Until relatively recently, Guesde’s name was still well known among the Socialists in the Fédération du Nord. For instance, in the early 1980s it published an educational pamphlet where we can read:
His knowledge of Marxism was rather summary, but he was able to draw out its basic principles and, most importantly, popularise them. Thus, through his texts and his speeches he spread the concepts of the class struggle and the collectivisation of the means of production. He insisted on the need for the organisation of the proletariat. … If through loyalty and selflessness he long remained intransigent, nonetheless he was later able to become an example of the spirit of unity. His lesson is still valuable for our present and our future: we have to be able to cultivate our differences even while carefully preserving our Unity, the foundation of our strength!67
Guesde’s portrait long had pride of place in the corridors of Le Nord’s Socialist Federation. And on rare occasions he was still saluted, or more often, cited, even by socialists of the very highest level—on condition, that is, that he was limited to his regional dimension.
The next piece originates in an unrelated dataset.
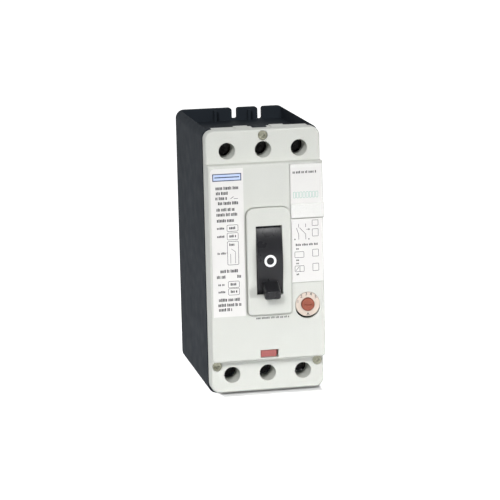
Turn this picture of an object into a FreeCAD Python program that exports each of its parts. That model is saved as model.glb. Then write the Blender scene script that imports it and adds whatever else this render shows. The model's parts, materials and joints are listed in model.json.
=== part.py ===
"""Three-pole moulded-case motor breaker, built as the separate pieces it comes apart into.

X runs across the poles, Y from the front face to the mounting face, Z along the current path
with the line terminals at the top. The origin is the centre of the mounting face. A depth is
the distance forward of the mounting face, so a depth of 10 is the plane Y = -10.
"""
import FreeCAD
import Part
import math
import operator
import os
from types import SimpleNamespace

import Sketcher
from FreeCAD import Placement, Rotation, Vector

SIZES = {
    # moulded base
    "base_width": 72.4, "base_height": 166, "base_depth": 96, "side_wall": 3.2,
    "floor_depth": 4, "corner_radius": 5.5, "pole_pitch": 22.4, "partition": 2.4,
    "chamber_half": 59.5, "end_wall": 2.5, "recess_floor": 75, "rim": 2.5, "rear_wall": 4.5,
    "pocket_width": 14.8, "pocket_floor": 55, "notch_depth": 7,
    # front cover
    "cover_width": 71.4, "cover_top": 82.4, "cover_bottom": -81.2, "cover_side": 9,
    "cover_skin": 2.4, "cover_edge": 1.3, "main_top": 62.2, "main_bottom": -60.4,
    "main_raise": 6.5, "main_corner": 2, "access_radius": 5.1, "sleeve_wall": 1.5, "guide_wall": 0.7,
    "guide_rear": 89.2, "tongue_reach": 30,
    # handle and its frame
    "handle_offset": 0.8, "bezel_width": 27.6, "bezel_top": 35.2, "bezel_bottom": -31.4,
    "bezel_raise": 2.5, "bezel_seat": 1.2, "bezel_seam": 0.4, "bezel_dome": 5.2,
    "bezel_foot": 2.2, "window_width": 16.4, "window_top": 24.1, "window_bottom": -18.7,
    "window_margin": 6,
    "drum_radius": 46, "drum_skin": 3.2, "drum_spread": 49, "drum_proud": 2.5,
    "knob_reach": 10.5, "knob_width": 10, "knob_root": 8, "knob_angle": 20.5,
    # terminals
    "terminal_height": 70, "bar_width": 12, "bar_gauge": 2.5, "bar_depth": 60, "bar_rear": 6,
    "cage_half": 6, "cage_wall": 1.6,
    # contacts
    "crossbar_depth": 15.8, "crossbar_height": -14, "crossbar_radius": 8, "arm_length": 42,
    "arm_gauge": 5, "arm_half": 4, "contact_gauge": 1.5, "contact_opening": 30,
    # operating linkage
    "cradle_pin_depth": 60, "cradle_pin_height": 0, "upper_link": 20, "lower_link": 18.4,
    "plate_gauge": 1.4, "plate_inside": 7, "pin_radius": 1.5, "running_fit": 0.05,
    # trip unit
    "trip_bar_depth": 84, "trip_bar_height": -46, "trip_bar_radius": 2.5,
    "button_height": -56.4, "button_width": 9.8, "button_tall": 4.4, "armature_hinge": 23,
    # setting dial
    "dial_across": 24.7, "dial_height": -26.7, "dial_radius": 4.05, "scale_radius": 7.6,
    "scale_gap": 0.15, "crescent_drop": 1.3,
    # accessory bay
    "bay_left": 15, "bay_right": 35.7, "flap_top": 61, "flap_bottom": 27.4,
    "bay_cover_bottom": -12.7, "panel_gauge": 2, "tab_height": 9, "flap_proud": 0.4,
    "label_gauge": 0.25, "label_left": 15.4, "label_right": 33.9,
    # fixings
    "insert_height": 66, "insert_depth": 10, "insert_radius": 3, "thread_radius": 1.65,
}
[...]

Pierre Mauroy, a leading socialist in Le Nord and prime minister in François Mitterrand’s government in 1981, regularly mentioned Guesde, even if he said he ultimately preferred Jaurès. Making no particular commentary on him, the former Rocardian Manuel Valls—a prime minister under François Hollande’s presidency, who could little be suspected of sympathies for Guesde—mentioned him in passing in a March 2016 Fête de la Rose in Wattrelos (within Guesde’s own constituency):
Le Nord is a land of solidarity; that which is born from the test of circumstance. A land of brotherhood; that which is born from great collective achievements. A land which has given the Left great figures: Jules Guesde and Roger Salengro, whose name this hall bears, Léo Lagrange and, of course, Pierre Mauroy!68
It has not been possible to find any other recent occurrence of a nationally important political leader making a similar reference to Guesde.